This is a book about a pipedream which contributes substantially to the ongoing rehabilitation of the dreamer. The visionary in question is that affable and exasperating royal intellectual James VI and I, the first king of Great Britain. After reading this exhaustively-researched study, one senses that W. Brown Patterson shares the king’s vision, even to the extent that his optimism, like that of his royal subject, causes him to overlook some of the obstacles that made this dream an impossible one.

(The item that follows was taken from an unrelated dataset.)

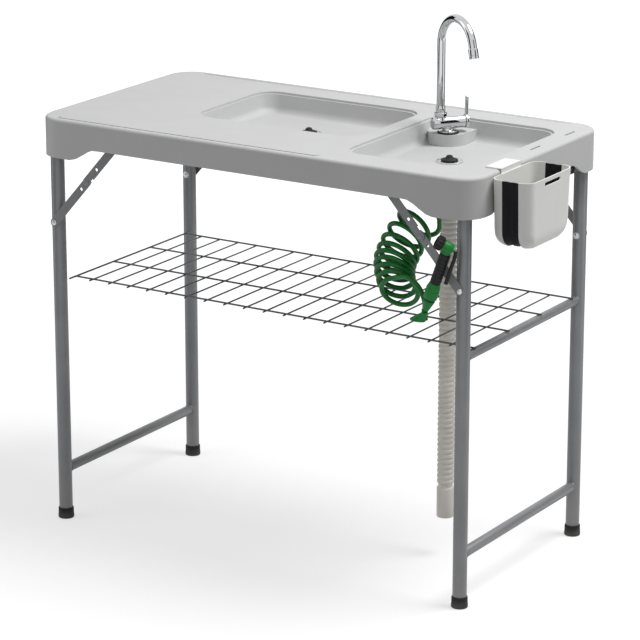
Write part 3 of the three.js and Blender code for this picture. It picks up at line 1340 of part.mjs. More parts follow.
function makeGun() {
  const group = new THREE.Group();
  const connectorStart = GUN_GRIP_LENGTH;
  const ringStart = connectorStart + GUN_CONNECTOR_LENGTH;
  const coneStart = ringStart + GUN_RING_LENGTH;
  const head = join(
    bar(
      gunHead.clone().addScaledVector(gunNozzle, -GUN_HEAD_LENGTH / 2),
      gunHead.clone().addScaledVector(gunNozzle, GUN_HEAD_LENGTH / 2),
      GUN_HEAD_RADIUS,
      SIDES,
    ),
    bar(gunHead, gunAt(-GAP * 2), GUN_GRIP_RADIUS - OVERRUN, SIDES),
  );
  const grip = turnedAlong(
    [
      [0, 0],
      [GUN_GRIP_RADIUS - OVERRUN, 0],
      [GUN_GRIP_RADIUS, GUN_GRIP_RADIUS],
      [GUN_GRIP_RADIUS - OVERRUN, GUN_GRIP_LENGTH / 2],
      [GUN_GRIP_RADIUS, GUN_GRIP_LENGTH - GAP],
      [0, GUN_GRIP_LENGTH - GAP],
    ],
    gunAt(0),
    gunAt(1),
  );
  const connector = turnedAlong(
    [
      [0, 0],
      [GUN_GRIP_RADIUS, 0],
      [GUN_CONNECTOR_RADIUS, GUN_GRIP_RADIUS],
      [GUN_CONNECTOR_RADIUS, GUN_CONNECTOR_LENGTH - GAP],
      [0, GUN_CONNECTOR_LENGTH - GAP],
    ],
    gunAt(connectorStart),
    gunAt(ringStart),
  );
  const ring = bar(gunAt(ringStart), gunAt(coneStart - GAP), GUN_RING_RADIUS, SIDES);
  const coneEnd = coneStart + GUN_CONE_LENGTH;
  const cone = bar(gunAt(coneStart), gunAt(coneEnd), GUN_CONE_RADIUS, SIDES, GUN_CONE_TIP_RADIUS);
  const neck = GUN_TAIL.clone();
  const flareFoot = neck.clone().add(vec(-GUN_FLARE_SHIFT, 0, -GUN_FLARE_HEIGHT));
  const oval = (centre, halfLength, halfWidth, height) =>
    Array.from({ length: SIDES }, (_, i) => {
      const angle = (2 * Math.PI * i) / SIDES;
      return vec(centre.x + halfLength * Math.cos(angle), centre.y + halfWidth * Math.sin(angle), height);
    });
  const flareTop = gunAt(coneStart + GUN_CONE_LENGTH / 2);
  const flare = loft([
    oval(flareFoot, GUN_FLARE_LENGTH / 2, GUN_FLARE_WIDTH / 2, flareFoot.z - GUN_FLARE_RIM),
    oval(flareFoot, GUN_FLARE_LENGTH / 2, GUN_FLARE_WIDTH / 2, flareFoot.z),
    oval(neck, GUN_NECK_RADIUS, GUN_NECK_RADIUS, neck.z),
    oval(flareTop, GUN_CONE_TIP_RADIUS, GUN_CONE_TIP_RADIUS, neck.z + GUN_CONE_LENGTH / 2),
  ]);
  const socketFoot = socketTop.clone().setZ(flareFoot.z - GUN_FLARE_RIM);
  const socket = join(
    bar(socketFoot, socketTop.clone().setZ(socketTop.z - GAP), GUN_SOCKET_RADIUS, SIDES),
    bar(socketFoot.clone().setZ(flareFoot.z), flareFoot, GUN_FLARE_RIM, FEW_SIDES),
  );
  const across = vec(0, 1, 0).cross(gunDown).normalize().negate();
  const beside = (distance, offset) => gunAt(distance).addScaledVector(across, offset);
  const trigger = tube(
    new THREE.CatmullRomCurve3([
      beside(-GUN_HEAD_OFFSET, GUN_TRIGGER_TOP),
      beside(0, GUN_TRIGGER_BOW),
      beside(GUN_TRIGGER_LENGTH / 3, GUN_TRIGGER_BOW),
      beside(GUN_TRIGGER_LENGTH, GUN_TRIGGER_END),
    ]),
    GUN_TRIGGER_RADIUS,
    FEW_SIDES,
    FEW_SIDES,
  );
  const lugEnd = beside(-GUN_HEAD_OFFSET, GUN_TRIGGER_TOP - GUN_TRIGGER_RADIUS - GUN_TRIGGER_PLAY);
  const lug = bar(gunHead, lugEnd, GUN_LUG_RADIUS, FEW_SIDES);
  group.add(
    piece("gun_head", join(head, lug), COLOURS.gun, MATT),
    piece("gun_dial", makeDial(), COLOURS.rubber, MATT),
    piece("gun_grip", grip, COLOURS.rubber, SOFT),
    piece("gun_trigger", trigger, COLOURS.rubber, MATT),
    piece("gun_connector", connector, COLOURS.gun, MATT),
    piece("gun_seal_ring", ring, COLOURS.rubber, SOFT),
    piece("gun_hose_tail", join(cone, flare, socket), COLOURS.gun, MATT),
  );
  return group;
}

// The whole stand

const stand = new THREE.Group();
stand.name = "camping_sink_stand";

const leftDrain = drainOf(LEFT_BASIN);
const rightDrain = drainOf(RIGHT_BASIN, RIGHT_DRAIN_SHIFT);
stand.add(piece("worktop", makeWorktop([leftDrain, rightDrain], faucetPlace), COLOURS.worktop, MATT));

for (const [name, drain] of [
  ["left", leftDrain],
  ["right", rightDrain],
]) {
  const stopperSeat = FLOOR + GAP + DRAIN_FLANGE_HEIGHT + GAP;
  stand.add(
    piece(name + "_drain_flange", makeDrainFlange(), COLOURS.drain, PLATED, vec(drain.x, drain.y, 0)),
    piece(name + "_drain_nut", makeDrainNut(), COLOURS.rubber, MATT, vec(drain.x, drain.y, DRAIN_NUT_TOP)),
    piece(name + "_stopper", makeStopper(), COLOURS.rubber, SOFT, vec(drain.x, drain.y, stopperSeat)),
  );
}
stand.add(piece("drain_hose", makeDrainHose(), COLOURS.ribbed, SOFT, vec(rightDrain.x, rightDrain.y, 0)));
stand.add(makeFaucet());
for (const end of ENDS) stand.add(makeEnd(end));
stand.add(piece("rack", makeRack(rightDrain.x), COLOURS.wire, COATED));
stand.add(makeBin());
stand.add(makeGun());
stand.add(makeCoiledHose());

// The origin is on the floor, midway between the sides of the stand without its green hose.
const FREE_HOSE_NODES = ["hose_lead", "hose_coil", "hose_tail"];
const bounds = new THREE.Box3();
stand.updateMatrixWorld(true);
stand.traverse((node) => {
  if (node.isMesh && !FREE_HOSE_NODES.includes(node.name)) bounds.expandByObject(node, true);
});
const middle = bounds.getCenter(vec(0, 0, 0));
stand.position.set(-middle.x, -middle.y, -bounds.min.z);

export default stand;
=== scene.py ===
# %% [markdown]
# # A camping sink stand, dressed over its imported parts
# The stand's working parts come packed from a CAD model: a worktop with two basins, two folding
# leg frames, a wire rack, a faucet, a drain hose, a coiled green hose with a spray gun, and a
# hung bin. This lesson builds the surfaces that the eye sees. Each piece is modelled the way a
# person would at the screen: add a primitive, shape it in edit mode, finish it, and let it ride
# on its moving part.

import math

import bmesh
import bpy
from mathutils import Matrix, Vector


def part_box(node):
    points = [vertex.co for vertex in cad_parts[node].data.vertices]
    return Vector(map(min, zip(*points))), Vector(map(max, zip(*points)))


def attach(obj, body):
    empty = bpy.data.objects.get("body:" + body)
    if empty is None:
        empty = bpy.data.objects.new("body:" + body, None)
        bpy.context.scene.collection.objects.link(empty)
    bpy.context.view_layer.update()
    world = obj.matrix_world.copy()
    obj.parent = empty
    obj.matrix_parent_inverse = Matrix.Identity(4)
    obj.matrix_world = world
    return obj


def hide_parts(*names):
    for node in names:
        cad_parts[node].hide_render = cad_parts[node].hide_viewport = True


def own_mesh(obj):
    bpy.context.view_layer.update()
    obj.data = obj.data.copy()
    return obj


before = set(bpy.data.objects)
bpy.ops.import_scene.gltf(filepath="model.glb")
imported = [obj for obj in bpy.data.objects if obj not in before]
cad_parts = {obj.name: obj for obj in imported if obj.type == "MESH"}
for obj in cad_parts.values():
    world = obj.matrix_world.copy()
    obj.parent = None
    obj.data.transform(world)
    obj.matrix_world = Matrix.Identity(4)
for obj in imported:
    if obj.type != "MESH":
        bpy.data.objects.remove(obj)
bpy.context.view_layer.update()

# %% [markdown]
# ## Places
# The CAD source measures from the middle of the worktop, in millimetres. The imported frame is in
# metres and has its own origin, so one helper turns a source place into a frame place. With it,
# every size below can be read as a plain millimetre.

# %% Places in millimetres
MM = 0.001
top_low, top_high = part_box("worktop")
HOME = Vector(((top_low.x + top_high.x) / 2, (top_low.y + top_high.y) / 2, 0))


def at(x, y, z):
    """A place in the frame, from millimetres measured from the worktop's middle and the floor."""
    return HOME + Vector((x, y, z)) * MM


print("worktop's middle:", [round(value, 4) for value in HOME])

# %% [markdown]
# ## The camera
# The photograph was taken from the front right, a little above the worktop, with a long lens: the
# rear edge of the top is hardly shorter than the front one. A long lens far away keeps that calm
# perspective. The camera is turned down a little.

# %% Camera
SENSOR_WIDTH, LENS = 36, 174.95
CAMERA_SPOT, CAMERA_DOWN, CAMERA_TURN = (3414.1, -5429.5, 2396.5), 0.2917, 0.5604
camera_data = bpy.data.cameras.new("photo_camera")
camera_data.sensor_width = SENSOR_WIDTH
camera_data.lens = LENS
camera = bpy.data.objects.new("photo_camera", camera_data)
bpy.context.scene.collection.objects.link(camera)
camera.location = at(*CAMERA_SPOT)
camera.rotation_euler = (math.pi / 2 - CAMERA_DOWN, 0, CAMERA_TURN)
bpy.context.scene.camera = camera
print("camera stands", round((camera.location - HOME).length, 2), "m away")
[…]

Contemporaries did not know what to make of James—the “wisest fool in Christendom”—and many historians have shared that bewilderment. Peace loving, tolerant of religious dissent, witty, pedantic, malodorous and all too obviously fond of handsome young men, James seemed miscast as a ruler in an era when kings were expected to embody militancy and religious orthodoxy. His reputation was further besmirched by the fatal incompetence of his son and heir Charles I, whose ill-starred attempts at bellicosity and the enforcement of orthodoxy plunged his kingdoms into civil wars which climaxed in regicide. With seemingly perfect hindsight, historians have assumed that the seeds of the demise of Charles’ government were planted in his father’s reign. Such an interpretation may be correct to the extent that the fiscal demands of warfare were the immediate cause of the crisis of 1640, and the spendthrift James had not devoted sufficient attention of the financial health of the state. Nor was the father particularly skilled at parliamentary management, a science the son regarded as unworthy of a king. But James would never have been so foolish as to bankrupt his government in the sorts of wars his son provoked. This pacific wisdom supplies Patterson, a professor of history at the University of the South in Sewanee, Tennessee, with his main subject.

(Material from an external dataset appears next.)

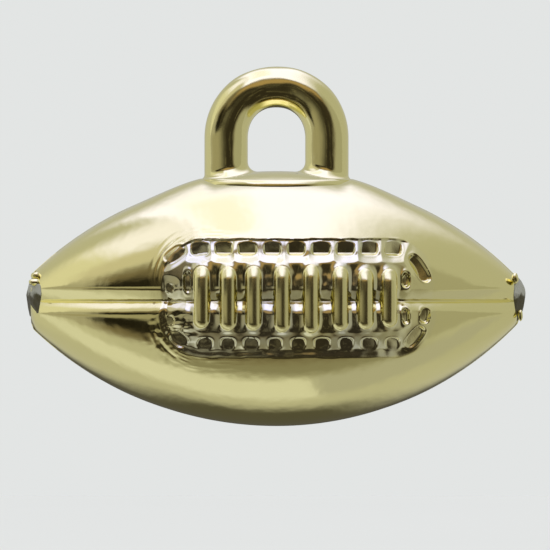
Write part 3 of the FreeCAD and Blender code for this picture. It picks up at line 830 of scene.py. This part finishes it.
def loop_tube(scene):
    """The U-shaped loop as rings of points, from its left foot over the arch to its right foot."""
    loop, ball = scene.charm_loop, scene.charm_ball
    arch = EYE_RADIUS + LOOP_SECTION
    top = EYE_RADIUS + 2 * LOOP_SECTION - loop.top_section
    around = np.linspace(0, 2 * math.pi, LOOP_POINTS, endpoint=False)
    outward, across = np.cos(around), np.sin(around)

    def leg(sign):
        rings = []
        flare = loop.flare + (loop.outer_flare - loop.flare) * np.clip(outward, 0, 1)
        for turn in np.linspace(0, math.pi / 2, FLARE_RINGS):
            section = LOOP_SECTION + flare * (1 - math.sin(turn))
            x, y = sign * (arch + section * outward), section * across
            seat = saddle_height(x, y, ball, loop.saddle_rise)
            rings.append(np.stack([x, y, seat + flare * (1 - math.cos(turn))], axis=-1))
        sunk = rings[0] - np.array([0, 0, LEG_SINKS * MM])
        straight = []
        for share in np.linspace(0, 1, LEG_RINGS + 2)[1:-1]:
            ring = rings[-1].copy()
            ring[:, 2] *= 1 - share
            straight.append(ring)
        return [sunk] + rings + straight

    curve = []
    power = 2 / loop.arch_square
    for angle in np.linspace(math.pi, 0, ARCH_RINGS):
        cos, sin = math.cos(angle), math.sin(angle)
        section = LOOP_SECTION + (loop.top_section - LOOP_SECTION) * sin**2
        x = arch * math.copysign(abs(cos) ** power, cos) + section * outward * cos
        z = top * abs(sin) ** power + section * outward * sin
        curve.append(np.stack([x, section * across, z], axis=-1))
    rings = np.array(leg(-1) + curve + leg(1)[::-1])
    # slight waves, fading out towards the feet
    place = np.linspace(0, 16, len(rings))[:, None] + 0 * around
    wave = value_noise(place, 40 + 3 * across, 21) + value_noise(place, 60 + 3 * outward, 22)
    fade = smooth(rings[:, :, 2], -2.2 * MM, -1.2 * MM) * loop.unevenness
    rings[:, :, 1] += wave * fade * across
    rings[:, :, 2] += wave * fade * outward * np.clip(rings[:, :, 2] / top, 0, 1) - fade
    return rings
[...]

James was born to the Catholic Mary, Queen of Scots in 1566, as the lines of religious division opened in Europe by the Protestant Reformation and the Roman Catholic response were hardening. Although christened in a Catholic ceremony (regarded by Scottish historians as his mother’s last political success), he was heir to a Scottish kingdom which was in the process of becoming Calvinistically Protestant, the result of a revolt against French influence in 1559—60. He became king, as the puppet of a Protestant faction which deposed his mother, before reaching his first birthday. By the time he began effectively to rule in his own name in the mid-1580’s, he had undergone a political education involving civil war, several assassinations of leading political figures (including his uncle and grandfather), and his own kidnapping. His aversion to war and violence was born of experience, and Patterson ably guides the reader through the tangled web of Scottish politics, stressing James’ interest in settling chronic feuds (albeit Patterson seems unaware of substantial literature on this subject) and his steadfast refusal to reject Catholic courtiers like the earl of Huntly, even when the latter were clearly implicated in treason.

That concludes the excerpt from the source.